**EXERCISE BRIEF**: Output the lines below exactly, please, from the first line until the line with "return upper +", counting both.

**DATASET SECTION**:
..........

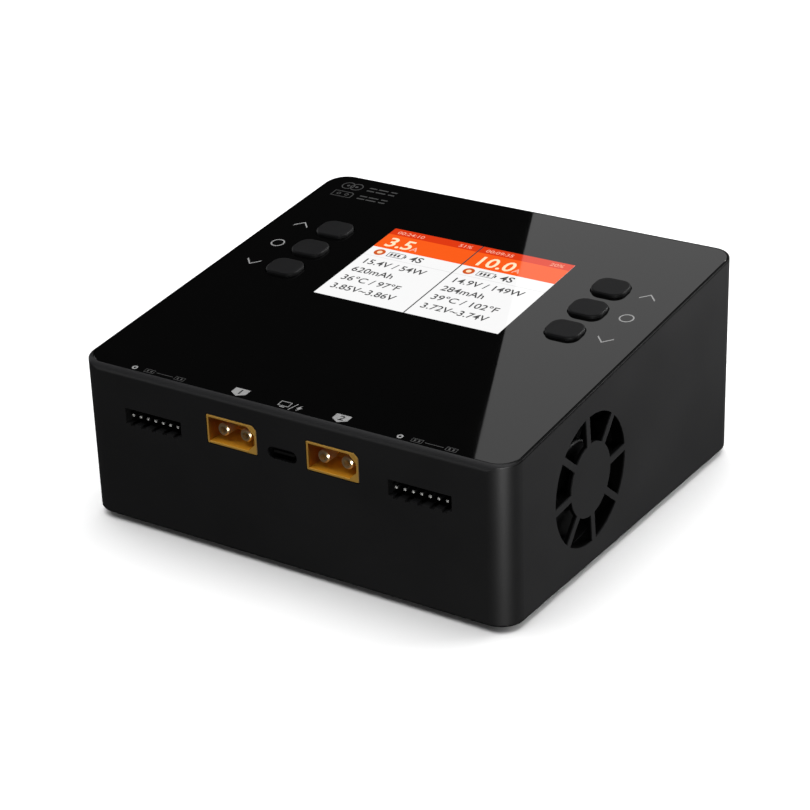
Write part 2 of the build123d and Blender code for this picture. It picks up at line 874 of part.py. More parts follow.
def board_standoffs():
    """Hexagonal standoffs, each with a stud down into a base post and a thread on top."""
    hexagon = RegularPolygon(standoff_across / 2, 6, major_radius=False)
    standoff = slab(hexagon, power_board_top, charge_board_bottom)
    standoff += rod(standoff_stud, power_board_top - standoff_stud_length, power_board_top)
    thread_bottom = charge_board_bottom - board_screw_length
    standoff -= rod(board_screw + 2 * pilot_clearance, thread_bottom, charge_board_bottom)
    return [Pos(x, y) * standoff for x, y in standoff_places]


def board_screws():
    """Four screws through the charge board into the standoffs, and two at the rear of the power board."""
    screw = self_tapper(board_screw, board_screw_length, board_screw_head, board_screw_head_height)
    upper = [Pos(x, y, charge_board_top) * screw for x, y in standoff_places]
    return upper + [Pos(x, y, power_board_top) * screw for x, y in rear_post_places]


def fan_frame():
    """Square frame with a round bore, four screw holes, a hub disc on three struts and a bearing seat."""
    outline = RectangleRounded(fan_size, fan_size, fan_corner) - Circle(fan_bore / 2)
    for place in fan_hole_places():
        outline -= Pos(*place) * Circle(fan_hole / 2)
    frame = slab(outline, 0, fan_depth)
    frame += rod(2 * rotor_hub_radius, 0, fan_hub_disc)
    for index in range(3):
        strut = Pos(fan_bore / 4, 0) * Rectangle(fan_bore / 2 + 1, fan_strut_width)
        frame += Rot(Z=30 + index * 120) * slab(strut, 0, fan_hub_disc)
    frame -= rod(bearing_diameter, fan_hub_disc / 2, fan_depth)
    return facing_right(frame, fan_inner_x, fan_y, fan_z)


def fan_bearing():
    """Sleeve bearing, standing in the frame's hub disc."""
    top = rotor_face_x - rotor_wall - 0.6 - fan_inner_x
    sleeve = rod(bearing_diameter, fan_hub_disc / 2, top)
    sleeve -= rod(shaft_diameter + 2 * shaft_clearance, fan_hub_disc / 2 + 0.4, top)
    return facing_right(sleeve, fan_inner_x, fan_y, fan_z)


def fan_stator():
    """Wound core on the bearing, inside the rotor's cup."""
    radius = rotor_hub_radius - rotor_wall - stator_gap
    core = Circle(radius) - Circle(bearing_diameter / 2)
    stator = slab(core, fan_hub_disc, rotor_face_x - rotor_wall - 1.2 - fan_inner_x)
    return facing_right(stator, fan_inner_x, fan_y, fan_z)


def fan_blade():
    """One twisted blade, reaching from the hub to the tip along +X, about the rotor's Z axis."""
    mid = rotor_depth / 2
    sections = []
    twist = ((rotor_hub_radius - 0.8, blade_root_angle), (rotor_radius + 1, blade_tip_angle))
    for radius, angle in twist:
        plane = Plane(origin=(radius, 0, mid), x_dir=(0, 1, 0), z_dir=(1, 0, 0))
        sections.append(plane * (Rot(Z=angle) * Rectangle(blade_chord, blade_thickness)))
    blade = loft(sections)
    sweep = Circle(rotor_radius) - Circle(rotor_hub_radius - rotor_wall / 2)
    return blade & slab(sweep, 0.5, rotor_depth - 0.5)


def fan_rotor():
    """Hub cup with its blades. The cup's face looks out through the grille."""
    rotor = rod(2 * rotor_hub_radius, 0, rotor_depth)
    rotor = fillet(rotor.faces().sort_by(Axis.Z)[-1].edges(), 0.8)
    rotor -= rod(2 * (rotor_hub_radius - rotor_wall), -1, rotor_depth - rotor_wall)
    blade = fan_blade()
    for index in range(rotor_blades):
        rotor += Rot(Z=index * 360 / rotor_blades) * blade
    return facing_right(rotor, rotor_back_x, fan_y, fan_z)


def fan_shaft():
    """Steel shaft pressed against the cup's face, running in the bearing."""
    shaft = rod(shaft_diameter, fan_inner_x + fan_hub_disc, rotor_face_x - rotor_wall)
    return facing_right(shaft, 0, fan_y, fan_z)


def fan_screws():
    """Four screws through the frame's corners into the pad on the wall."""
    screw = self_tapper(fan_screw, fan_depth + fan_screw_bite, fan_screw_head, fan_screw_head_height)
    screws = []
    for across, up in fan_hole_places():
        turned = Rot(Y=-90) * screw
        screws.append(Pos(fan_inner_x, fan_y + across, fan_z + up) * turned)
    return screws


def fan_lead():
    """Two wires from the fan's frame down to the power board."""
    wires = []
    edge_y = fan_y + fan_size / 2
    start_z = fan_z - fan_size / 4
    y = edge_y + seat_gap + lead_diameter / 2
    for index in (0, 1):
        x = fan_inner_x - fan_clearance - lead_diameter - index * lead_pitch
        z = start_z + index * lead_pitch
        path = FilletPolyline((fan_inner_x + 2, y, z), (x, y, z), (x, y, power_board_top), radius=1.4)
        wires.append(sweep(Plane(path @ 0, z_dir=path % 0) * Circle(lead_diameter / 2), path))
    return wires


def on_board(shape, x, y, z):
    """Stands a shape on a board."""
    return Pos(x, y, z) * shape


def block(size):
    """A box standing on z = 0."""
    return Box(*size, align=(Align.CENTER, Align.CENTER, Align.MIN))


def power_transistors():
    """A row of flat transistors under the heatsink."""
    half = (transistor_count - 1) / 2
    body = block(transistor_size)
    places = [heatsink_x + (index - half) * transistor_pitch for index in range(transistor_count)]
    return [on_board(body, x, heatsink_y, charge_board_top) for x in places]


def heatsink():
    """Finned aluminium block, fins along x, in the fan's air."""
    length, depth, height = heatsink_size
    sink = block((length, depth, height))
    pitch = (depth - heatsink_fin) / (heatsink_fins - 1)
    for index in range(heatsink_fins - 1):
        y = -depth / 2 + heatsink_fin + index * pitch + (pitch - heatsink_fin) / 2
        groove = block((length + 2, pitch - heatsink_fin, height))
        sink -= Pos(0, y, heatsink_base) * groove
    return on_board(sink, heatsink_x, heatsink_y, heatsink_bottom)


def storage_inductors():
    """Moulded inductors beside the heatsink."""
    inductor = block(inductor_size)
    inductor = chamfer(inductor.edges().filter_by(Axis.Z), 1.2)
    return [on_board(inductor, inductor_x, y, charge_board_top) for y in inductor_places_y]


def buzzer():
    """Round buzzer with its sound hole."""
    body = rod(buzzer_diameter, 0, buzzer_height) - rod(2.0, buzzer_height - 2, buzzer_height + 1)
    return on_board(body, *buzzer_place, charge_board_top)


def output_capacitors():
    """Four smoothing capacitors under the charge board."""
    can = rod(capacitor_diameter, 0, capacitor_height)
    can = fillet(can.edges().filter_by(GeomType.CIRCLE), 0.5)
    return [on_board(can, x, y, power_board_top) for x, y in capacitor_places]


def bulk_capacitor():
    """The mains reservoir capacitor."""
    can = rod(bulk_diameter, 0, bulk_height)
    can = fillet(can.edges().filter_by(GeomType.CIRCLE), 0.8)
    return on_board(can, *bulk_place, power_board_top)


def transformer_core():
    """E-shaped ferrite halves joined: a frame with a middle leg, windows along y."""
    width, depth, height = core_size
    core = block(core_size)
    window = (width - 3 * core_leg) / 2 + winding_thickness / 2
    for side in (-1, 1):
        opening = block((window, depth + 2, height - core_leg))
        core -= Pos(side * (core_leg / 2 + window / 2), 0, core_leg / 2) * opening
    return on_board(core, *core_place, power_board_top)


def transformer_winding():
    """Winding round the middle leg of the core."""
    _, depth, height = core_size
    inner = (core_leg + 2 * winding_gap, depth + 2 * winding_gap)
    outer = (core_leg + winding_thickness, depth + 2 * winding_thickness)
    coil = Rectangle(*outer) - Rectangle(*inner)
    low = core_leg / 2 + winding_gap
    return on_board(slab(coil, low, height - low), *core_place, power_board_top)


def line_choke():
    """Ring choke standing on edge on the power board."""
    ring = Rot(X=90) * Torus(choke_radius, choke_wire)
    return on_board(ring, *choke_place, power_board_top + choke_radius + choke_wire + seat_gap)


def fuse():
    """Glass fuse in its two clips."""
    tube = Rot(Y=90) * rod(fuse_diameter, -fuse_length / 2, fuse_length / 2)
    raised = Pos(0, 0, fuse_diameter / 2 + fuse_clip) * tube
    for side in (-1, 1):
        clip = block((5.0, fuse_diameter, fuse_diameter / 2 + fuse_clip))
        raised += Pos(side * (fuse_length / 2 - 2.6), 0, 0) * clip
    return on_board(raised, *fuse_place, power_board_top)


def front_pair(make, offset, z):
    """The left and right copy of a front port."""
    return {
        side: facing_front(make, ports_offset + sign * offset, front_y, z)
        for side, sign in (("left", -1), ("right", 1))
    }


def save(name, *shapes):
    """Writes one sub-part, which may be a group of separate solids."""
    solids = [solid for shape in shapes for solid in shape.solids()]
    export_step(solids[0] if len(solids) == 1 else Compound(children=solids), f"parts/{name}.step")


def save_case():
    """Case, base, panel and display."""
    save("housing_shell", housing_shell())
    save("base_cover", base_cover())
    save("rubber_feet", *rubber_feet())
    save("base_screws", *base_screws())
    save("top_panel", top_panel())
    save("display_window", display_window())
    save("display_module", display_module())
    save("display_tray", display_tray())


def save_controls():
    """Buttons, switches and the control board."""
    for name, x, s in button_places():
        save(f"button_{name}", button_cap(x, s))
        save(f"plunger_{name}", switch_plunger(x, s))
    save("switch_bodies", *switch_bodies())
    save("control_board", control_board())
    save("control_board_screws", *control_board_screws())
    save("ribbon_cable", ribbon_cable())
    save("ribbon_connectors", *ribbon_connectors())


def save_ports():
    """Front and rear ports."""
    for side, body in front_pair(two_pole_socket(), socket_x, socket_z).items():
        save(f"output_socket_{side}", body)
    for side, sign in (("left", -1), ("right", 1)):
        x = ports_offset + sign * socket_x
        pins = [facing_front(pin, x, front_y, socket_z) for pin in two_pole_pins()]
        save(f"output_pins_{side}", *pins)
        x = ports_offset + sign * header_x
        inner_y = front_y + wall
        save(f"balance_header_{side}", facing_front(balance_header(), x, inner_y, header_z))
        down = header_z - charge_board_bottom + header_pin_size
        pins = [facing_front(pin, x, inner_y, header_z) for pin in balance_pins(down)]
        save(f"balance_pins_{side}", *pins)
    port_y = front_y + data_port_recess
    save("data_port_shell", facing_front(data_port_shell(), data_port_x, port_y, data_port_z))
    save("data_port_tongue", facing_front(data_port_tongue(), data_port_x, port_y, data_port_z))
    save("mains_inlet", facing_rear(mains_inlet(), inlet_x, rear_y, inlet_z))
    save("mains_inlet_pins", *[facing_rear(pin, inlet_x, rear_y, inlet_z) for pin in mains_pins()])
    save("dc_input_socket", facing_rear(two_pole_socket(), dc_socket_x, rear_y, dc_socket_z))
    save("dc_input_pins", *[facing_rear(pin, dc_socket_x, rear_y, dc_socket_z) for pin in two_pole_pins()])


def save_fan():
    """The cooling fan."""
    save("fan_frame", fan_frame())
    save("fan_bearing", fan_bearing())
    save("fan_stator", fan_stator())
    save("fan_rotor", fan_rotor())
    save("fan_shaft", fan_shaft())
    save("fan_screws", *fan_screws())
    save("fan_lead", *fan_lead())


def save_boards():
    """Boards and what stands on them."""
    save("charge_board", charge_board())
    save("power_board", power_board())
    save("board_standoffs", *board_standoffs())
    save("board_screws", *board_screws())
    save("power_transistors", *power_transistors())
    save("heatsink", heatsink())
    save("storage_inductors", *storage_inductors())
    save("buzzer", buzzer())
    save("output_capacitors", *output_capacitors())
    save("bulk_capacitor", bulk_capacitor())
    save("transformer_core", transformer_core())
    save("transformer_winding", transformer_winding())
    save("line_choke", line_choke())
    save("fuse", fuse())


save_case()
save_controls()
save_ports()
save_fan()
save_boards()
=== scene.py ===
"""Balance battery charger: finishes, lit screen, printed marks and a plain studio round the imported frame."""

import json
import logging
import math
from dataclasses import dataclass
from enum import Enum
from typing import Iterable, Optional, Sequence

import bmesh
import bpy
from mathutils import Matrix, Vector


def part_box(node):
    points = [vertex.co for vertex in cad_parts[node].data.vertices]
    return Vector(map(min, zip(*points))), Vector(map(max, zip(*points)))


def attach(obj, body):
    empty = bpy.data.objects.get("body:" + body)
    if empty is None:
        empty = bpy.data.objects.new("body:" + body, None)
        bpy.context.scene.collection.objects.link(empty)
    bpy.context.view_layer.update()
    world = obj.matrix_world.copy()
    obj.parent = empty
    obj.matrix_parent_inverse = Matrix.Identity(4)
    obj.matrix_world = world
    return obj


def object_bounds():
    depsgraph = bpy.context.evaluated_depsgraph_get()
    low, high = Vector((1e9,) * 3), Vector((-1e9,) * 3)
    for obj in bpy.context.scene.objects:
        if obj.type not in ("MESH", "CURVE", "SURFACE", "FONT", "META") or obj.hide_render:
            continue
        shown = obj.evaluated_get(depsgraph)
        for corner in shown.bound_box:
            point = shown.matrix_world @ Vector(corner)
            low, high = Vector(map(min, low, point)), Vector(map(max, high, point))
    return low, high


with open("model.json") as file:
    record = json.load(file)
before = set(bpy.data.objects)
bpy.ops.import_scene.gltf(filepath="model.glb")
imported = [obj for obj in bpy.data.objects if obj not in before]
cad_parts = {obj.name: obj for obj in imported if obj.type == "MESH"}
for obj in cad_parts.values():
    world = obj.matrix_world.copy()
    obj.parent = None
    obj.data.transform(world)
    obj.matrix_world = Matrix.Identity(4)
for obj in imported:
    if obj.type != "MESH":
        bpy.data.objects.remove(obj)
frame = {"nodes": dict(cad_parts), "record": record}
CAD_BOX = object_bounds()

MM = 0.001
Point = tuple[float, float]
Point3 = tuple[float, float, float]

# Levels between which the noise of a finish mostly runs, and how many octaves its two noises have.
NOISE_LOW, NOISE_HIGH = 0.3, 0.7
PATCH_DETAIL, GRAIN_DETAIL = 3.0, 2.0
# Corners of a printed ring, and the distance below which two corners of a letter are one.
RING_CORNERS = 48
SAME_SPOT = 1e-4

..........

**PROBLEM SOLUTION**:
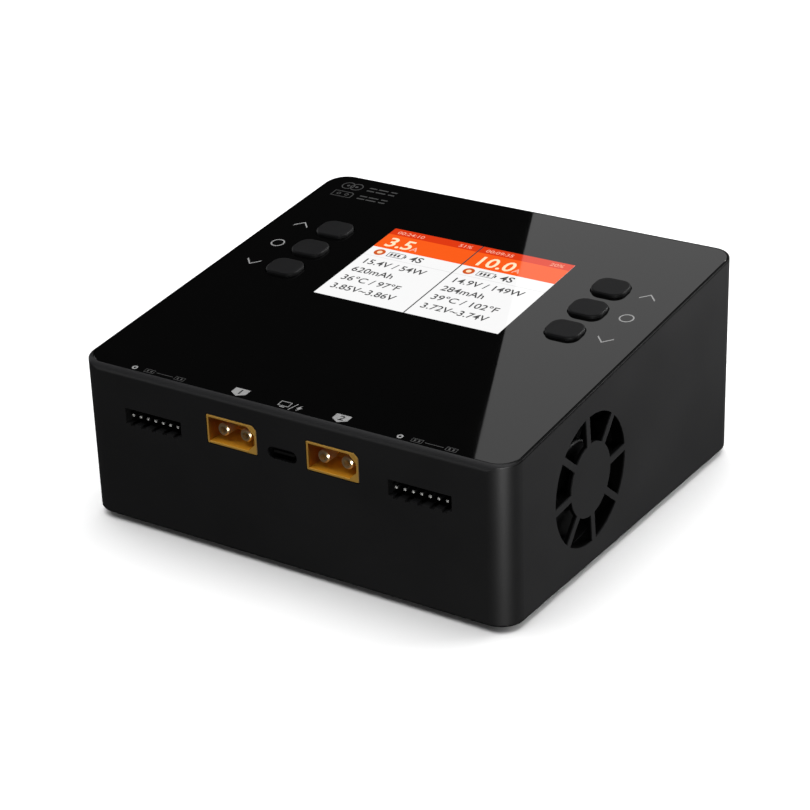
Write part 2 of the build123d and Blender code for this picture. It picks up at line 874 of part.py. More parts follow.
def board_standoffs():
    """Hexagonal standoffs, each with a stud down into a base post and a thread on top."""
    hexagon = RegularPolygon(standoff_across / 2, 6, major_radius=False)
    standoff = slab(hexagon, power_board_top, charge_board_bottom)
    standoff += rod(standoff_stud, power_board_top - standoff_stud_length, power_board_top)
    thread_bottom = charge_board_bottom - board_screw_length
    standoff -= rod(board_screw + 2 * pilot_clearance, thread_bottom, charge_board_bottom)
    return [Pos(x, y) * standoff for x, y in standoff_places]


def board_screws():
    """Four screws through the charge board into the standoffs, and two at the rear of the power board."""
    screw = self_tapper(board_screw, board_screw_length, board_screw_head, board_screw_head_height)
    upper = [Pos(x, y, charge_board_top) * screw for x, y in standoff_places]
    return upper + [Pos(x, y, power_board_top) * screw for x, y in rear_post_places]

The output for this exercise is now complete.